EXERCISE TASK = Repeat, please, only the lines from the top of the data down to the line with "bag faces -Y."; include both of those lines.

[TASK DATA start]

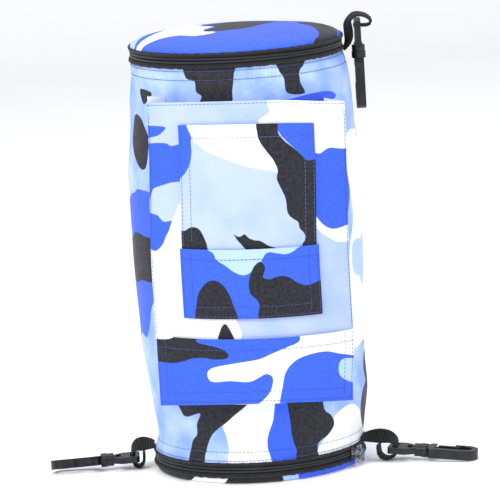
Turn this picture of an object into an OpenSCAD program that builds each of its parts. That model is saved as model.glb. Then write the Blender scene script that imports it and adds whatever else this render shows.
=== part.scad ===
// Upright cylindrical padded bag with a zipped lid at each end, a bellows front pocket
// and swivel snap hooks on webbing loops. Millimetres, +Z up, origin on the floor at the
// middle of the base. The front of the bag faces -Y.

/* [Bag body] */
// Overall height with both lids shut
bag_h = 352; // [340:2:364]
// Outer radius of the wall at its widest
mid_r = 92.5; // [90:0.5:95]
// Thickness of the outer fabric
shell_t = 1.2; // [0.8:0.1:1.6]
// Thickness of the foam in the wall
foam_t = 5; // [3:0.5:6]
// Thickness of the foam in the lids
lid_foam_t = 3; // [2:0.5:3]
// Thickness of the inner lining
lining_t = 0.7; // [0.5:0.1:1]
// Height of the bottom zip's centre line
bottom_zip_z = 11; // [11:0.5:14]
// Drop from the top of the dome to the top zip's centre line
top_zip_drop = 15.5; // [14:0.5:18]

/* [Front pocket] */
// Height of the pocket's lower edge
pocket_z0 = 65; // [60:1:70]
// Height of the pocket's upper edge
pocket_z1 = 300; // [290:2:306]
// Radius of the front panel's curve
panel_r = 120; // [112:1:126]
// Half of the front panel's angle of curve
panel_half_a = 41.5; // [39:0.5:43]
// Stand-off of the panel from the wall at the middle
panel_gap = 7; // [5:0.5:9]
// Thickness of the front panel
panel_t = 2.4; // [1.6:0.2:3]
// Thickness of a patch pocket
patch_t = 1.2; // [0.8:0.1:1.6]
// Half width of the upper and lower patch pockets along the curve
patch_half_w = 55; // [45:1:62]
// Height of the upper patch pocket's hem
upper_patch_z1 = 286; // [270:2:290]
// Height of the lower patch pocket's hem
lower_patch_z1 = 191; // [176:1:200]
// Height of the lower edge of both
patch_z0 = 136; // [128:1:146]
// Height of the wide patch pocket's hem
wide_patch_z1 = 120; // [110:1:124]

/* [Snap hooks] */
// Length of a hook from its swivel face to the nose
hook_len = 46; // [42:1:50]
// Half width of a hook
hook_half_w = 10; // [9:0.5:11]
// Thickness of a hook
hook_t = 7.5; // [6:0.5:7.5]
// Width of the bar that a hook is bent from
hook_bar = 5; // [4:0.5:5.5]
// Width of the webbing
web_w = 14; // [10:1:14]
// Thickness of the webbing
web_t = 2; // [1.4:0.2:2]

/* [Hidden] */
$fn = 96;
gap = 0.05;

// Fabric, webbing, metal and plastic colours
camo_blue = [0.45, 0.62, 0.95];
lining_grey = [0.2, 0.2, 0.22];
foam_white = [0.92, 0.92, 0.88];
near_black = [0.06, 0.06, 0.07];
silver = [0.8, 0.8, 0.82];

// The wall as share of its height and share of its widest radius: a slight barrel that is
// drawn in at both rims
wall_shape = [[0, 0.91], [0.008, 0.91], [0.035, 0.905], [0.11, 0.938], [0.29, 0.976], [0.5, 1],
    [0.7, 0.998], [0.9, 0.973], [0.965, 0.949], [0.992, 0.91], [1, 0.91]];
bottom_rim_r = mid_r * wall_shape[0][1];
top_rim_r = mid_r * wall_shape[len(wall_shape) - 1][1];
top_zip_z = bag_h - top_zip_drop;

// Zip section, measured from its centre line towards either side
chain_gap = 0.65;
coil_h = 1.35;
tape_end = 2.95;
binding_start = 3;
binding_floor = 1.2;
binding_reach = 6.5;
edge_start = binding_start + binding_floor + gap;
binding_t = 1;
wall_t = shell_t + foam_t + lining_t + 2 * gap;
lid_t = shell_t + lid_foam_t + lining_t + 2 * gap;
lid_binding_reach = 4.5;
wall_z0 = bottom_zip_z + edge_start;
wall_z1 = top_zip_z - edge_start;

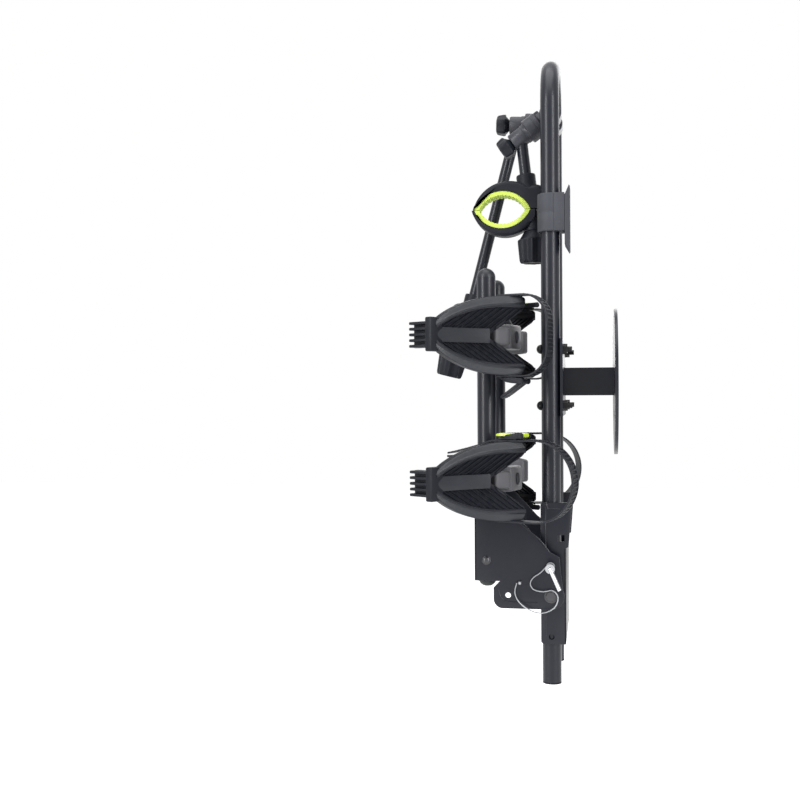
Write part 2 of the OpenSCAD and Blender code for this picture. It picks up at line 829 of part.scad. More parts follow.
module eye_circle(dir, r) {
    translate([0, -dir * arc_drop]) circle(r);
}

module clamp_body(tilt, lean, y, length, turn, flip) {
    color("#1f2023") difference() {
        clamp_at(tilt, lean, y, length, turn, flip) {
            jaw_slab(jaw_w) difference() {
                union() {
                    translate([10, -12]) circle(57);
                    translate([rear_x - 16, 22]) circle(16);
                    translate([rear_x - 24, 0]) square([24, 22]);
                }
                eye_circle(1, arc_r);
                translate([-80, -100 + gap]) square([200, 100]);
            }
            for (edge = [-1, 1]) translate([0, edge * (jaw_w - ear_w) / 2, 0]) jaw_slab(ear_w)
                difference() {
                    union() {
                        translate([hinge_x, hinge_z]) circle(hinge_boss - 1);
                        translate([hinge_x - hinge_boss + 1, hinge_z])
                            square([2 * hinge_boss - 2, gap - hinge_z + 1]);
                    }
                    translate([hinge_x, hinge_z]) circle(hinge_r);
                }
            translate([hinge_x, 0, hinge_z]) rod_y(hinge_r, -jaw_w / 2, jaw_w / 2);
            translate([collar_x, 0, collar_z]) rotate([0, flip * (lean - turn), 0])
                rod_z(collar_r, -collar_len - 4, 10);
        }
        along_arm(tilt, lean, y) rod_z(arm_od / 2 + run, -length, 0);
    }
}

teeth = 11;

module pad_2d(dir) {
    inner = arc_r - pad_t;
    difference() {
        eye_circle(dir, arc_r - gap / 4);
        eye_circle(dir, inner);
        for (i = [0 : teeth - 1]) let (a = 90 * dir + (i - (teeth - 1) / 2) * 8.5)
            translate([inner * cos(a), inner * sin(a) - dir * arc_drop]) circle(1.5, $fn = 16);
        translate([-100, dir > 0 ? -200 + gap : -gap]) square([200, 200]);
    }
}

module clamp_pad(tilt, lean, y, length, turn, flip, dir) {
    color("#c3e033") clamp_at(tilt, lean, y, length, turn, flip)
        jaw_slab(jaw_w - 4) pad_2d(dir);
}

module clamp_jaw(tilt, lean, y, length, turn, flip) {
    mid = jaw_w - 2 * ear_w - 2 * gap;
    color("#1f2023") clamp_at(tilt, lean, y, length, turn, flip) difference() {
        union() {
            jaw_slab(jaw_w) difference() {
                translate([4, 12]) circle(53);
                eye_circle(-1, arc_r);
                translate([-80, -gap]) square([200, 200]);
                translate([hinge_x - hinge_boss - 1, -100]) square([100, 200]);
            }
            jaw_slab(mid) difference() {
                union() {
                    translate([hinge_x, hinge_z]) circle(hinge_boss);
                    translate([hinge_x - hinge_boss - 6, hinge_z - hinge_boss])
                        square([hinge_boss + 6, 2 * hinge_boss]);
                }
                eye_circle(-1, arc_r);
            }
            translate([screw_x, 0, 0]) rod_z(neck_r, seat_z, -16);
        }
        translate([hinge_x, 0, hinge_z]) rod_y(hinge_r + run, -jaw_w, jaw_w);
        translate([screw_x, 0, 0]) rod_z(screw_r + run, seat_z - 1, 1);
    }
}

module clamp_knob(tilt, lean, y, length, turn, flip) {
    color("#26272b") clamp_at(tilt, lean, y, length, turn, flip) translate([screw_x, 0, 0]) {
        rod_z(screw_r, seat_z - gap - 2, -8);
        translate([0, 0, seat_z - gap]) rotate([180, 0, 0])
            knob(knob_r, grip_h, neck_r, neck_len, 8);
    }
}

mast_hoop();
mast_end_caps();
arm_rail();
wheel_plate();
extension_tube();
cross_plate();
mast_bolts();
mast_nuts();
mast_bracket();
pivot_bolt();
pivot_spacers();
mast_saddle();
saddle_plate();
platform_tubes();
tube_domes();
tube_plugs();
fold_bracket();
bracket_fasteners();
pin_lanyard();
lock_pin();
scoop(near_side, outer_z);  // near_outer_scoop
clamp_block(near_side, outer_z);  // near_outer_block
ladder_strap(near_side, outer_z, strap_out_h, -1, false);  // near_outer_strap
ratchet_buckle(near_side, outer_z, -1);  // near_outer_buckle
ratchet_lever(near_side, outer_z, -1, 35);  // near_outer_lever
scoop(near_side, inner_z);  // near_inner_scoop
clamp_block(near_side, inner_z);  // near_inner_block
ladder_strap(near_side, inner_z, strap_in_h, 1, true);  // near_inner_strap
ratchet_buckle(near_side, inner_z, 1);  // near_inner_buckle
ratchet_lever(near_side, inner_z, 1, 0);  // near_inner_lever
scoop(far_side, outer_z);  // far_outer_scoop
clamp_block(far_side, outer_z);  // far_outer_block
ladder_strap(far_side, outer_z, strap_out_h, -1, false);  // far_outer_strap
ratchet_buckle(far_side, outer_z, -1);  // far_outer_buckle
ratchet_lever(far_side, outer_z, -1, 0);  // far_outer_lever
scoop(far_side, inner_z);  // far_inner_scoop
clamp_block(far_side, inner_z);  // far_inner_block
ladder_strap(far_side, inner_z, strap_in_h, 1, false);  // far_inner_strap
ratchet_buckle(far_side, inner_z, 1);  // far_inner_buckle
ratchet_lever(far_side, inner_z, 1, 0);  // far_inner_lever
arm_head(long_tilt, long_lean, arm_y, long_tip);  // long_arm_head
arm_tube(long_tilt, long_lean, arm_y, long_arm);  // long_arm_tube
arm_knob(long_tilt, arm_y, long_tip);  // long_arm_knob
clamp_body(long_tilt, long_lean, arm_y, long_arm, long_turn, -1);  // long_clamp_body
clamp_pad(long_tilt, long_lean, arm_y, long_arm, long_turn, -1, 1);  // long_clamp_pad
clamp_jaw(long_tilt, long_lean, arm_y, long_arm, long_turn, -1);  // long_clamp_jaw
clamp_pad(long_tilt, long_lean, arm_y, long_arm, long_turn, -1, -1);  // long_jaw_pad
clamp_knob(long_tilt, long_lean, arm_y, long_arm, long_turn, -1);  // long_clamp_knob
arm_head(short_tilt, short_lean, -arm_y, short_tip);  // short_arm_head
arm_tube(short_tilt, short_lean, -arm_y, short_arm);  // short_arm_tube
arm_knob(short_tilt, -arm_y, short_tip);  // short_arm_knob
clamp_body(short_tilt, short_lean, -arm_y, short_arm, 0, 1);  // short_clamp_body
clamp_pad(short_tilt, short_lean, -arm_y, short_arm, 0, 1, 1);  // short_clamp_pad
clamp_jaw(short_tilt, short_lean, -arm_y, short_arm, 0, 1);  // short_clamp_jaw
clamp_pad(short_tilt, short_lean, -arm_y, short_arm, 0, 1, -1);  // short_jaw_pad
clamp_knob(short_tilt, short_lean, -arm_y, short_arm, 0, 1);  // short_clamp_knob
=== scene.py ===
"""Looks of a folding bicycle rack for a vehicle's spare wheel.

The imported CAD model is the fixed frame. Each class below dresses one
sub-assembly: it builds detailed meshes over the CAD solids, gives every
surface a procedural finish and hangs each piece on its moving body.
Lengths in the classes are millimetres, in the frame of the CAD model.
"""

import logging
import math
from dataclasses import dataclass, field
from enum import Enum
from typing import Callable, Iterable, Sequence

import bmesh
import bpy
from mathutils import Matrix, Vector


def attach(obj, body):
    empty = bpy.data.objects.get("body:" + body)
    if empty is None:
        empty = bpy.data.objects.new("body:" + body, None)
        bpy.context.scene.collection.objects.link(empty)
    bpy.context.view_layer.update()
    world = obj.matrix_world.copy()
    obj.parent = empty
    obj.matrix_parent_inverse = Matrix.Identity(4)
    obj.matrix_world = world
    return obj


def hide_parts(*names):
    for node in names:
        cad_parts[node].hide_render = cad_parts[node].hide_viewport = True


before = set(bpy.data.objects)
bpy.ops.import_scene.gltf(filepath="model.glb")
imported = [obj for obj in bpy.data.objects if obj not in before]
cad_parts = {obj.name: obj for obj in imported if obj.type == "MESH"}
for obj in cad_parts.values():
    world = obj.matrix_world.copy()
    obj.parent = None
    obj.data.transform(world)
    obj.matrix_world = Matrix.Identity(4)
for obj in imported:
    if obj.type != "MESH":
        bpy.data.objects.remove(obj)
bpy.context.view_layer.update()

LOG = logging.getLogger("rack")
MM = 0.001
SPECK = (0.3, 0.3, 0.31, 1.0)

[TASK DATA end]

RESULT OF THE EXERCISE =
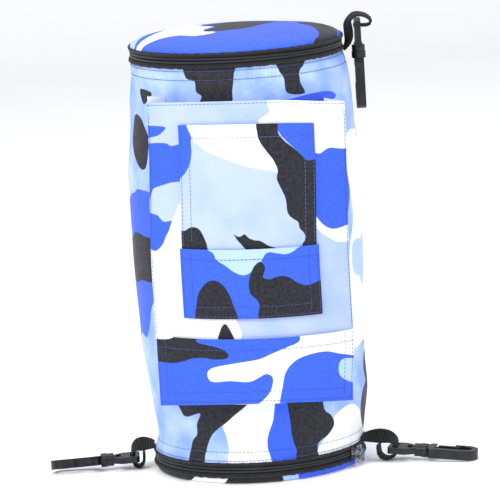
Turn this picture of an object into an OpenSCAD program that builds each of its parts. That model is saved as model.glb. Then write the Blender scene script that imports it and adds whatever else this render shows.
=== part.scad ===
// Upright cylindrical padded bag with a zipped lid at each end, a bellows front pocket
// and swivel snap hooks on webbing loops. Millimetres, +Z up, origin on the floor at the
// middle of the base. The front of the bag faces -Y.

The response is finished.